Problem details:
Pick out the lines in the listing below that contain the word "origin" and copy them.

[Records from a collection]
....

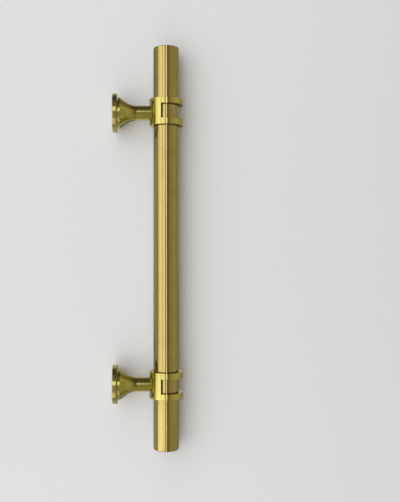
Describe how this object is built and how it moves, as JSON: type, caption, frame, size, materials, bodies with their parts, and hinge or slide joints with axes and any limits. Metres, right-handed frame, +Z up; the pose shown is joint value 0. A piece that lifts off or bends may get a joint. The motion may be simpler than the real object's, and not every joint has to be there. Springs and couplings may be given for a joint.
{
  "type": "door pull handle",
  "caption": "Straight round pull bar held off a door by windowed collars on turned, trumpet-shaped posts with round backplates.",
  "frame": {"origin": "on the door's face, midway between the two fixing holes", "axes": "+Z up along the bar, +Y into the door, so the handle stands out towards -Y"},
  "size_m": [0.029, 0.0525, 0.3],
  "materials": {
    "satin_brass": "fine satin, drawn along the bar",
    "polished_brass": "polished, turned",
    "stud_steel": "plain zinc-plated thread"
  },
  "bodies": {
    "root": {"bar": "satin_brass", "upper_collar": "polished_brass", "lower_collar": "polished_brass", "upper_post": "polished_brass", "lower_post": "polished_brass", "upper_backplate": "polished_brass", "lower_backplate": "polished_brass", "upper_stud": "stud_steel", "lower_stud": "stud_steel"}
  },
  "joints": []
}
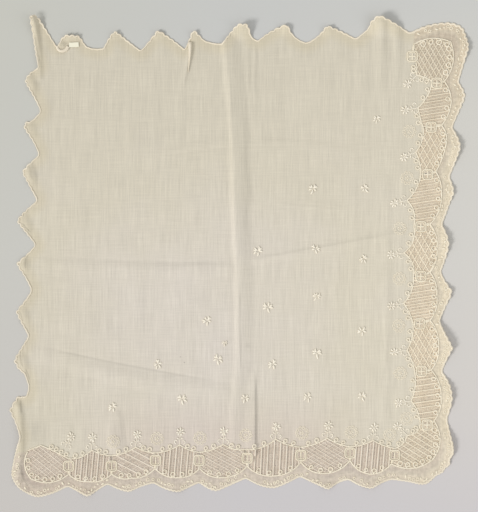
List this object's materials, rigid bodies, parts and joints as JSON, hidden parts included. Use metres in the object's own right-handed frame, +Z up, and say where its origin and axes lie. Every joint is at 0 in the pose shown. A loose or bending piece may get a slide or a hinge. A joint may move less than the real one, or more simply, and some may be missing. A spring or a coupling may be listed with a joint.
{
  "type": "lace fichu",
  "caption": "Square sheer muslin kerchief laid flat, with a scalloped edge, soft folds and a worked openwork border on two sides.",
  "frame": {"origin": "middle of the cloth's bounding box, on the surface that it rests on", "axes": "+Z up from the surface; +Y towards the plain top edge; the worked border runs down the +X side and along the -Y side"},
  "size_m": [0.7997, 0.8411, 0.0162],
  "materials": {
    "muslin": "sheer plain-weave cotton muslin, ivory, with cotton-thread whitework",
    "tape": "plain bare cotton tape, cream"
  },
  "bodies": {
    "root": {"fichu_cloth": "muslin", "tape_tab": "tape"}
  },
  "joints": []
}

....

Exercise output:
  "frame": {"origin": "on the door's face, midway between the two fixing holes", "axes": "+Z up along the bar, +Y into the door, so the handle stands out towards -Y"},
List this object's materials, rigid bodies, parts and joints as JSON, hidden parts included. Use metres in the object's own right-handed frame, +Z up, and say where its origin and axes lie. Every joint is at 0 in the pose shown. A loose or bending piece may get a slide or a hinge. A joint may move less than the real one, or more simply, and some may be missing. A spring or a coupling may be listed with a joint.
  "frame": {"origin": "middle of the cloth's bounding box, on the surface that it rests on", "axes": "+Z up from the surface; +Y towards the plain top edge; the worked border runs down the +X side and along the -Y side"},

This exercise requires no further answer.